Par ailleurs, l’article 6 transpose une directive relative à la pharmacovigilance qui définit les nouvelles obligations des titulaires d’autorisation de mise sur le marché. Ils doivent désormais informer l’Agence nationale de sécurité du médicament, non seulement de la fin de la commercialisation d’un médicament dans un autre État membre de l’Union européenne, mais aussi de toute action engagée pour suspendre sa mise sur le marché, le retirer du marché, solliciter le retrait de l’autorisation de mise sur le marché ou ne pas en demander le renouvellement. Surtout, ils doivent informer l’agence des raisons de leur action lorsque le médicament concerné est nocif, quand l’effet thérapeutique fait défaut, que le rapport bénéfices-risques n’est pas favorable ou encore que le médicament n’a pas la composition déclarée. Cette nouvelle obligation de motivation des informations permettra d’améliorer l’évaluation bénéfices-risques des médicaments.

Enfin, l’article 4 vise à mettre un terme à une procédure d’infraction initiée contre la France en 2007 par la Commission européenne pour « entraves à la commercialisation des lentilles de contact ». Les imprécisions du cadre juridique actuel sont en effet susceptibles de constituer un obstacle à la libre prestation de services en la matière. Pendant cinq années, le précédent gouvernement n’avait pas pu mettre un terme à cette procédure qui a exposé la France à la menace de lourdes pénalités financières. Aussi le Gouvernement a-t-il utilisé le vecteur d’un projet de loi portant diverses dispositions d’adaptation au droit de l’Union européenne, déposé pendant l’été, pour clore cette affaire. L’article 4 prévoit donc expressément la vente en ligne de lentilles oculaires correctrices, mais aussi son encadrement. Les prestataires concernés doivent permettre aux patients d’obtenir des informations et des conseils auprès d’un professionnel de santé qualifié.

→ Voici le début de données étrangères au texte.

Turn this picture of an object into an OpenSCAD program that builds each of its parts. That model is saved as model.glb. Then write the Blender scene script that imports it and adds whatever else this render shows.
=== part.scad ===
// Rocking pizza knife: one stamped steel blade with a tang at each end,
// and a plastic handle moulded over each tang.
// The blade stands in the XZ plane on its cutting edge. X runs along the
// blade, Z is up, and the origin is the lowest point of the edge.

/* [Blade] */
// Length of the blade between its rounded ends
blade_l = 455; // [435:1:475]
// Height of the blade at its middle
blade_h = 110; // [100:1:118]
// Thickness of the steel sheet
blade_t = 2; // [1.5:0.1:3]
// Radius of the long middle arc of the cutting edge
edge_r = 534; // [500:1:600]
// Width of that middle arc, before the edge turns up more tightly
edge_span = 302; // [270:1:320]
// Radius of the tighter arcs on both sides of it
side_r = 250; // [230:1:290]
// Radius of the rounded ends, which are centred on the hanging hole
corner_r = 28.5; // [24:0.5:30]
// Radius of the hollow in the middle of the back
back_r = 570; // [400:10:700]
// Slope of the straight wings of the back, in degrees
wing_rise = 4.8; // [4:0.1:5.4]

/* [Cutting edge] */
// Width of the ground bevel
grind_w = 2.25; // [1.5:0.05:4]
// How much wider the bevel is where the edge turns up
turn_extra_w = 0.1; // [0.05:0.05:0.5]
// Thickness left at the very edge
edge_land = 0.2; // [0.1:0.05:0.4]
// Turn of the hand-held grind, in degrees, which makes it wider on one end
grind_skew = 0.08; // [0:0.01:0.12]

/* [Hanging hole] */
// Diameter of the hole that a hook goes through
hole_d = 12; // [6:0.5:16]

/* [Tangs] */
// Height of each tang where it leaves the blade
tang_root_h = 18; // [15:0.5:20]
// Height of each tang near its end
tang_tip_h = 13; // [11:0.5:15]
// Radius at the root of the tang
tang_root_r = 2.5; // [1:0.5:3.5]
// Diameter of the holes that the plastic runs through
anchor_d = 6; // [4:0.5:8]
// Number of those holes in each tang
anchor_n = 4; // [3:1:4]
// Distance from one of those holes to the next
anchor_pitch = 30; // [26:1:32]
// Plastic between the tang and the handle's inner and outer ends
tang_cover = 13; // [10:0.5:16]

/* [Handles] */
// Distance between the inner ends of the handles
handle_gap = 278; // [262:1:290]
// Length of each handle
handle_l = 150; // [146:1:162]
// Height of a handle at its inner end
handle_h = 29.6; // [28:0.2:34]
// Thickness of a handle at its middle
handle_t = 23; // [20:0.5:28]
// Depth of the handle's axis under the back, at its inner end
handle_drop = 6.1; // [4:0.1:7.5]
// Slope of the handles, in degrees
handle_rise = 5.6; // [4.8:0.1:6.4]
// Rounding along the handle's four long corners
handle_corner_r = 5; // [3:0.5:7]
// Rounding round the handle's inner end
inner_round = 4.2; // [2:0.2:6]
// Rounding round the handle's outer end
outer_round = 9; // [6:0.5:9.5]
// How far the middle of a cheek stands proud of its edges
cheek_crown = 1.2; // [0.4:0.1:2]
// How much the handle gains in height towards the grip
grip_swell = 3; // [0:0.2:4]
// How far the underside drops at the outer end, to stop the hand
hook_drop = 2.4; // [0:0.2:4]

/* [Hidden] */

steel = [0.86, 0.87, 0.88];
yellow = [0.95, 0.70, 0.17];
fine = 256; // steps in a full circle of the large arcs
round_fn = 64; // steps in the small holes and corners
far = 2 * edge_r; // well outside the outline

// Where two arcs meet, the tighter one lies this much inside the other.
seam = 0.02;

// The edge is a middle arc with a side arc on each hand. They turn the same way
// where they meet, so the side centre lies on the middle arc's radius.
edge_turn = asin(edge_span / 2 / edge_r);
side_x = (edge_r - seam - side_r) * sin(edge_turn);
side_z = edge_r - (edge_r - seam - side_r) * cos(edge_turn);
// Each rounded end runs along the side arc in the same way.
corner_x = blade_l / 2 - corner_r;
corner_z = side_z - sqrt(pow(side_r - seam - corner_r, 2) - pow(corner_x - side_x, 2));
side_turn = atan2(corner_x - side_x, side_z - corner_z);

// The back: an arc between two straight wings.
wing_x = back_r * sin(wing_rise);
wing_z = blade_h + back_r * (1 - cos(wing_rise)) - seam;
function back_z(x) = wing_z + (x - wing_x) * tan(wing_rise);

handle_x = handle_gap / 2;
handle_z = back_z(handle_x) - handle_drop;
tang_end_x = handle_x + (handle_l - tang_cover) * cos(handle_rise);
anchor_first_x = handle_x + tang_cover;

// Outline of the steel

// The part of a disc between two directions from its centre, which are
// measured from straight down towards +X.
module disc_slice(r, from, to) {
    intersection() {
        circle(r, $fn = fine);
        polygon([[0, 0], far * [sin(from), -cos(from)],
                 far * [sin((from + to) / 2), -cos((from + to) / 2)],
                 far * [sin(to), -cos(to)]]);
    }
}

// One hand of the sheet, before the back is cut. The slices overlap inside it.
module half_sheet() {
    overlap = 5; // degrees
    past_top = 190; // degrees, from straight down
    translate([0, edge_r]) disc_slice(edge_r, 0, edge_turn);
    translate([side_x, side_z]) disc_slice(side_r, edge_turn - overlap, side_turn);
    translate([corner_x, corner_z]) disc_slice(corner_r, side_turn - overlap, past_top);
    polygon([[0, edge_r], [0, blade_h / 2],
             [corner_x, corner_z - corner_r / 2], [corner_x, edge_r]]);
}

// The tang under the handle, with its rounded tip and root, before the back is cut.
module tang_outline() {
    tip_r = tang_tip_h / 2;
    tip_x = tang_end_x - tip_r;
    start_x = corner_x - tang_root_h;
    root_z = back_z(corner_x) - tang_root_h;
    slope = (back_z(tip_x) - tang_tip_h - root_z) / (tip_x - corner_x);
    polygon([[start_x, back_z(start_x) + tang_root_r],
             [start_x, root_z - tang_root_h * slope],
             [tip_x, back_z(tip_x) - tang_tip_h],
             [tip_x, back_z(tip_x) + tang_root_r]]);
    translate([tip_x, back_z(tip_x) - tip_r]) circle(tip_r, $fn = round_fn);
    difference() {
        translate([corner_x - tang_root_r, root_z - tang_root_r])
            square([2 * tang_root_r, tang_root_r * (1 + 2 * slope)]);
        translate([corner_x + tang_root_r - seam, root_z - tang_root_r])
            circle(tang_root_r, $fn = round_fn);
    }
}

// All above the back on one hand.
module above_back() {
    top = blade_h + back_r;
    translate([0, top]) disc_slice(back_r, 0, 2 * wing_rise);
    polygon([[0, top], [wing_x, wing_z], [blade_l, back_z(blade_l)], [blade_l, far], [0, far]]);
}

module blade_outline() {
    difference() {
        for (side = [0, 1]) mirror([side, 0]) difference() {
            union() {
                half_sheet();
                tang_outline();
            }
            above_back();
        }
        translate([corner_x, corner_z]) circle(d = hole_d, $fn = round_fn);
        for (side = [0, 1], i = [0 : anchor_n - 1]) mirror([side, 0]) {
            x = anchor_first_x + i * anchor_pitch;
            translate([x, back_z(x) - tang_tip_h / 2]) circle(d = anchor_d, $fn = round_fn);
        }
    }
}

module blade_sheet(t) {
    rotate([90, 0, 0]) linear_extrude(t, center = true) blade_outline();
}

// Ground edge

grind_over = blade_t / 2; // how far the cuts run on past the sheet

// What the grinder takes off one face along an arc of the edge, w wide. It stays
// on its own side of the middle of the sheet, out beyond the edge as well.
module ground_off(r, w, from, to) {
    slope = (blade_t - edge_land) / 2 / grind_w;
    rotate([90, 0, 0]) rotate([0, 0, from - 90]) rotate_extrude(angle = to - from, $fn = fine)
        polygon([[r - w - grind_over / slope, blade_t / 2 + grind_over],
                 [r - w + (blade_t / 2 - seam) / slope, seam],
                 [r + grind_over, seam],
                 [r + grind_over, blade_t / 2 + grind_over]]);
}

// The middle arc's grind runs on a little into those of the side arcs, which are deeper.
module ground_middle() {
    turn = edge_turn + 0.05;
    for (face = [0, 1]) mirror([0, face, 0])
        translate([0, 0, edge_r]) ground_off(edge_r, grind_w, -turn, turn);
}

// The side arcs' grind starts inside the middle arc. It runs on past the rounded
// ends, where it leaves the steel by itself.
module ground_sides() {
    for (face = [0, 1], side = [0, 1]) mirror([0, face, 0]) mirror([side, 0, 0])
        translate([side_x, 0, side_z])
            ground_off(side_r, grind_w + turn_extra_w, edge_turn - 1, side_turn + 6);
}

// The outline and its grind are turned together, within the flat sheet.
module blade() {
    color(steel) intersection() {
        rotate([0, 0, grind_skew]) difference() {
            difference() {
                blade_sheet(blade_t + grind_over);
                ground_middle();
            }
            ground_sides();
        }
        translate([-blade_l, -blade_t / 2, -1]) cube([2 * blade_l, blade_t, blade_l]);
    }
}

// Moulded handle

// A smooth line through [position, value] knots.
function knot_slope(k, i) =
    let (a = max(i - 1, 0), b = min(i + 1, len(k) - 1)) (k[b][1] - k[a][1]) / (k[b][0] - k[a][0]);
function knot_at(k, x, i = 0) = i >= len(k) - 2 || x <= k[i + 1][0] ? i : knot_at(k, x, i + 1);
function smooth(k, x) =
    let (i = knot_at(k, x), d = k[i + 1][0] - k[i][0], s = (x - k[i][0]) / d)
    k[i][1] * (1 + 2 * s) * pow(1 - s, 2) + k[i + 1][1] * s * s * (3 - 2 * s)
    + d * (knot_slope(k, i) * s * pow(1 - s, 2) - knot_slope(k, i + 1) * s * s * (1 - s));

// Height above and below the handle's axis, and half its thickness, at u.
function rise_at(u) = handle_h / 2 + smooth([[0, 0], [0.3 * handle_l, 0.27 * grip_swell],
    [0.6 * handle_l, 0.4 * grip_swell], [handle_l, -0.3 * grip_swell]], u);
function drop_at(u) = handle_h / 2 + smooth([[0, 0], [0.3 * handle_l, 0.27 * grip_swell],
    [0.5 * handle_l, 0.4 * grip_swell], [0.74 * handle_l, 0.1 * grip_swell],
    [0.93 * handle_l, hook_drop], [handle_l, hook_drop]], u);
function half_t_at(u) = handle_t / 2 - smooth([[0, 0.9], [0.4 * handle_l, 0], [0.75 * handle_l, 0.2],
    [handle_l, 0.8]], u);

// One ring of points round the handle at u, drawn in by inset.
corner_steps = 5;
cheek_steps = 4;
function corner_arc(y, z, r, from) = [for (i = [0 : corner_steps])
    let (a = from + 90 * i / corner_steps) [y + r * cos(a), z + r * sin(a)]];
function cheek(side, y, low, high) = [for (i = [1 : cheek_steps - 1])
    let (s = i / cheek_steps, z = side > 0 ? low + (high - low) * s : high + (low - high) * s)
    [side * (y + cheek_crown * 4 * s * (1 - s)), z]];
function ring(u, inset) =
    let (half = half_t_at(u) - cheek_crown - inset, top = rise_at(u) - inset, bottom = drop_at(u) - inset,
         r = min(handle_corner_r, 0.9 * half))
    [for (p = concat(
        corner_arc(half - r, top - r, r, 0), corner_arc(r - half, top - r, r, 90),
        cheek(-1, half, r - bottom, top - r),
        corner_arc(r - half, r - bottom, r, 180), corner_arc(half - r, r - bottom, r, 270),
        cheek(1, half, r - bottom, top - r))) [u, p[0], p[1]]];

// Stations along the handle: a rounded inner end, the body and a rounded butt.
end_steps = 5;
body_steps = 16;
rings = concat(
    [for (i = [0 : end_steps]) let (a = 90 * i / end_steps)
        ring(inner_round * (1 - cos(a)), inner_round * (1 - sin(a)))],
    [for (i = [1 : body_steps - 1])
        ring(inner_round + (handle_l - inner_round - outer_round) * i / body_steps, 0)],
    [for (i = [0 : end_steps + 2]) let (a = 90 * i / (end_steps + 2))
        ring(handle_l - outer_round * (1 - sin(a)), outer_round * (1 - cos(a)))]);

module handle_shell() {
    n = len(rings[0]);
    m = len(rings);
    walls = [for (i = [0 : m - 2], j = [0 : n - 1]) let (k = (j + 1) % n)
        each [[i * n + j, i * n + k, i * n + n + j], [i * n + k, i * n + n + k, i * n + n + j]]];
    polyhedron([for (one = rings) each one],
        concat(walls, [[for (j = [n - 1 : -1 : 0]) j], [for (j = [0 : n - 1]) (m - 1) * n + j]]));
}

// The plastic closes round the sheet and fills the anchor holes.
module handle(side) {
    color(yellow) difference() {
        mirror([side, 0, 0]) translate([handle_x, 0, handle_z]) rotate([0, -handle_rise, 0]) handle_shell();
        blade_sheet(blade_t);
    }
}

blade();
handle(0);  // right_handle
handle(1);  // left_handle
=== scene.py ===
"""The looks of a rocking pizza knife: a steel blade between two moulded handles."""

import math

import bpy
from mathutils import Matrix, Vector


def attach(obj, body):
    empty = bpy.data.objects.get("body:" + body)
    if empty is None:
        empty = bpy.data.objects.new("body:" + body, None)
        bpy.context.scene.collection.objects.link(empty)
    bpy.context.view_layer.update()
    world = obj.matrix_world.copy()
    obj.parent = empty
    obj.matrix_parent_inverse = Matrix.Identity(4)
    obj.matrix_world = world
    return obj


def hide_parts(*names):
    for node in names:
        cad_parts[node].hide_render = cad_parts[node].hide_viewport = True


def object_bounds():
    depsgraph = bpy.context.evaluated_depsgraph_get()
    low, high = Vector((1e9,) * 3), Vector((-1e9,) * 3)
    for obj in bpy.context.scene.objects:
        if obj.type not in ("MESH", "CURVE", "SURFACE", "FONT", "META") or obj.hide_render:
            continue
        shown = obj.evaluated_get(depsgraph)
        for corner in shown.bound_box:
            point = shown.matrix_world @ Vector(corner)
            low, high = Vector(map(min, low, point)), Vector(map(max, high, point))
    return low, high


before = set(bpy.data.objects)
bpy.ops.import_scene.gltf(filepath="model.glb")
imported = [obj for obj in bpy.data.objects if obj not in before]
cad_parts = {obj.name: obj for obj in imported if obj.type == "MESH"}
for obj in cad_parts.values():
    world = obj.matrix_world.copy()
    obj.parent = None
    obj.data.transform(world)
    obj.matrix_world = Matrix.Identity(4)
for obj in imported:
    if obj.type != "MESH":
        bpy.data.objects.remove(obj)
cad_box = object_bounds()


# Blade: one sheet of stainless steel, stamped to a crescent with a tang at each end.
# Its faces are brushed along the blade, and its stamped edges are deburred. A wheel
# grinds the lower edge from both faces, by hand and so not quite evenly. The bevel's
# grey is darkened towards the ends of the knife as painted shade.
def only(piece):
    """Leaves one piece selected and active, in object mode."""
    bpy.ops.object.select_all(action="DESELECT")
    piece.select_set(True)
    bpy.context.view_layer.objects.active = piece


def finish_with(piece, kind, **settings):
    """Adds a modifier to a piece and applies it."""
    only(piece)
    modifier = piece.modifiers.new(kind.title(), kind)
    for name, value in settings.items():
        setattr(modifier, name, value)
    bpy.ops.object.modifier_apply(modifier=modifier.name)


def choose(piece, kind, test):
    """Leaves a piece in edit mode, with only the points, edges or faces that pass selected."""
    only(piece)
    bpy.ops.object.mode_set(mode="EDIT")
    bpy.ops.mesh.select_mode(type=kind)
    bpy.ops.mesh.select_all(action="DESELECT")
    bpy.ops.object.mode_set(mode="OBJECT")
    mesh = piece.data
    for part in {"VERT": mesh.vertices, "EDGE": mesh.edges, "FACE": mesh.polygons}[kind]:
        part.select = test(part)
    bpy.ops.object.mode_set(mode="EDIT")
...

Comme l’a expliqué Mme la ministre, les dispositions de cet article 4 figurent désormais dans l’article 17 quater du projet de loi sur la consommation, introduit par amendement au Sénat en septembre dernier et modifié à l’Assemblée nationale lors de la nouvelle lecture en décembre dernier. Comme le texte sur la consommation sera promulgué avant celui que nous examinons actuellement, et afin d’éviter tout risque de condamnation de la France, je défendrai un amendement visant à supprimer l’article 4.